West Ham were no less resolute at the back, throwing bodies across our screens like an episode of the Walking Dead, which kept them alive until just over the hour mark.
But Mourinho's magicians are irrepressible, irresistible. You can't take your eyes off them.
In a series of blurry movements, Hazard dispossessed Cheikhou Kouyate and released Costa.
The Spaniard took a touch and then twisted his body so violently to cut inside Collins, he left the defender tackling himself.
CLASS
Costa exuded class. Collins resembled a cartoon character.
With West Ham's wide-eyed defenders playing musical statues among themselves, Costa smacked a low shot into the corner.
Mourinho wasted no time in rolling out the substitutions, allowing the visitors back into the game slightly.
Hammers' substitute Morgan Amalfitano struck a post near the end, but the damage was already done.
Much of Chelsea's performance was close to perfection.

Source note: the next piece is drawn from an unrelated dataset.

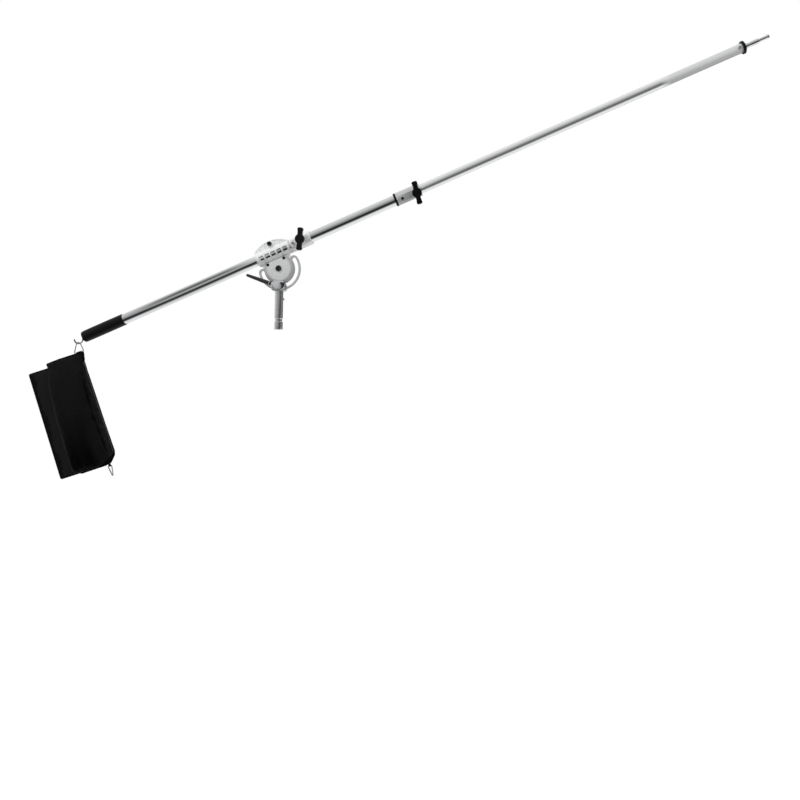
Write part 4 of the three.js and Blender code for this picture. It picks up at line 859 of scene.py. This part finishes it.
for name, place, patches, finish, body, node, slot, sharp in (
        ("side_set_screw", PIN.child((0, 0, 103)), [turned(set_screw, 0, 48)],
         ZINC, "yoke", "pin_set_screw", "zinc_steel", 32),
        ("tilt_bolt", PIVOT, [cap_screw(-14.1, (9, 7, 6), 35.7)], BLACK_STEEL, "yoke", "pivot_bolt", "black_steel", 32),
        ("tilt_nut", PIVOT, [domed_nut(15.6, 10, 6.3, 9)], ZINC, "yoke", "pivot_nut", "zinc_steel", 32),
        ("clamp_bolt_and_nut", CLAMP, [turned(clamp_nut, 1, 60), turned(clamp_shank, 1, 40)],
         ZINC, "yoke", "clamp_bolt", "zinc_steel", 32),
        ("clamp_ring_washer", CLAMP, [ring(-17.2, -15.6, 5.3, 11.5, 0.35, 0.35, 1, 64)],
         ZINC, "yoke", "clamp_washer", "zinc_steel", 38),
        ("cover_screw_rear", DISC_REAR, [cap_screw(DISC_FACE + 3.1, SMALL_SCREW, 11)],
         BLACK_STEEL, "tilt_head", "disc_screw_rear", "black_steel", 32),
        ("cover_screw_front", DISC_FRONT, [cap_screw(DISC_FACE + 3.1, SMALL_SCREW, 11)],
         BLACK_STEEL, "tilt_head", "disc_screw_front", "black_steel", 32),
        ("fan_cap_screw", FAN, [cap_screw(-8.6, (7.5, 7.7, 4), 20.5)],
         BLACK_STEEL, "tilt_head", "fan_screw", "black_steel", 32),
        ("fan_cap_nut", FAN, [domed_nut(8.6, 7.5, 4.3, 7)], ZINC, "tilt_head", "fan_nut", "zinc_steel", 32),
        ("brake_clamp_screw", BRAKE_SCREW_SPOT, [cap_screw(-28.6, SMALL_SCREW, 6)],
         ZINC, "tilt_head", "brake_collar_screw", "black_steel", 32),
        ("outer_chrome_tube", BOOM, [ring(-726.7, TUBE_FRONT, 16, TUBE_RADIUS, sides=192)],
         CHROME, "outer_boom", "outer_tube", "chrome_steel", 38),
        ("grip_cap", BOOM, [turned(grip_cap)], PLASTIC, "outer_boom", "grip_end_plug", "black_plastic", 50),
        ("clamp_end_ring", COLLAR, [ring(0, 7, 17.8, 22, outer=1.6)],
         RUBBER, "outer_boom", "collar_ring", "black_rubber", 38),
        ("tube_clamp_screw", COLLAR.child((COLLAR_SCREW, 0, 0)), [cap_screw(-26.4, SMALL_SCREW, 6)],
         BLACK_STEEL, "outer_boom", "collar_screw", "black_steel", 32),
        ("inner_chrome_tube", BOOM, [ring(INNER_REAR, INNER_END, 13.5, INNER_RADIUS, sides=192)],
         INNER_CHROME, "inner_boom", "inner_tube", "chrome_steel", 38),
        ("tip_stop_ring", BOOM, [ring(TIP_START, INNER_END, 15.2, 20.5, outer=1.8)],
         RUBBER, "inner_boom", "tip_ring", "black_rubber", 38),
        ("stepped_lamp_stud", BOOM, [shaft(stud, stud_edges)], CHROME, "inner_boom", "lamp_stud", "chrome_steel", 38),
        ("stud_fixing_screw", BOOM.child((INNER_END - 18, 0, 0)), [cap_screw(-15.3, SMALL_SCREW, 11)],
         ZINC, "inner_boom", "tip_screw", "zinc_steel", 32)):
    form = Form(place)
    for patch in patches:
        form.add(patch)
    form.build(name, finish, body, node, slot, sharp)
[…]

And yet, they can probably play better still.
Their Premier League rivals are playing for second place.
BY THE numbers
6 Chelsea have won six EPL matches this season by 2-0 margins, including each of their last three games.
7 Diego Costa has scored in seven of eight EPL appearances at Stamford Bridge.
66 Cesc Fabregas made 66 passes in the first half against West Ham, 62 more than Stewart Downing.
BLOW BY BLOW
31 GOAL! Cesc Fabregas' corner is headed powerfully goalwards by Diego Costa and John Terry sidefoots it in from close range.
34 Goalkeeper Adrian comes to West Ham's rescue with a fingertip save to keep out a 25-metre shot from Nemanja Matic.
62 GOAL! Eden Hazard plays the ball into the path of Costa, who leaves three defenders in his wake, before burying it.
65 Alex Song fouls Oscar who takes the resulting free-kick which is superbly tipped over by Adrian.
66 Terry meets Fabregas' corner kick and heads goalwards but Matic is unable to bundle the ball in from close range.
85 West Ham substitute Morgan Amalfitano finds space in the box but his low shot strikes the bottom of the Chelsea post before it is cleared.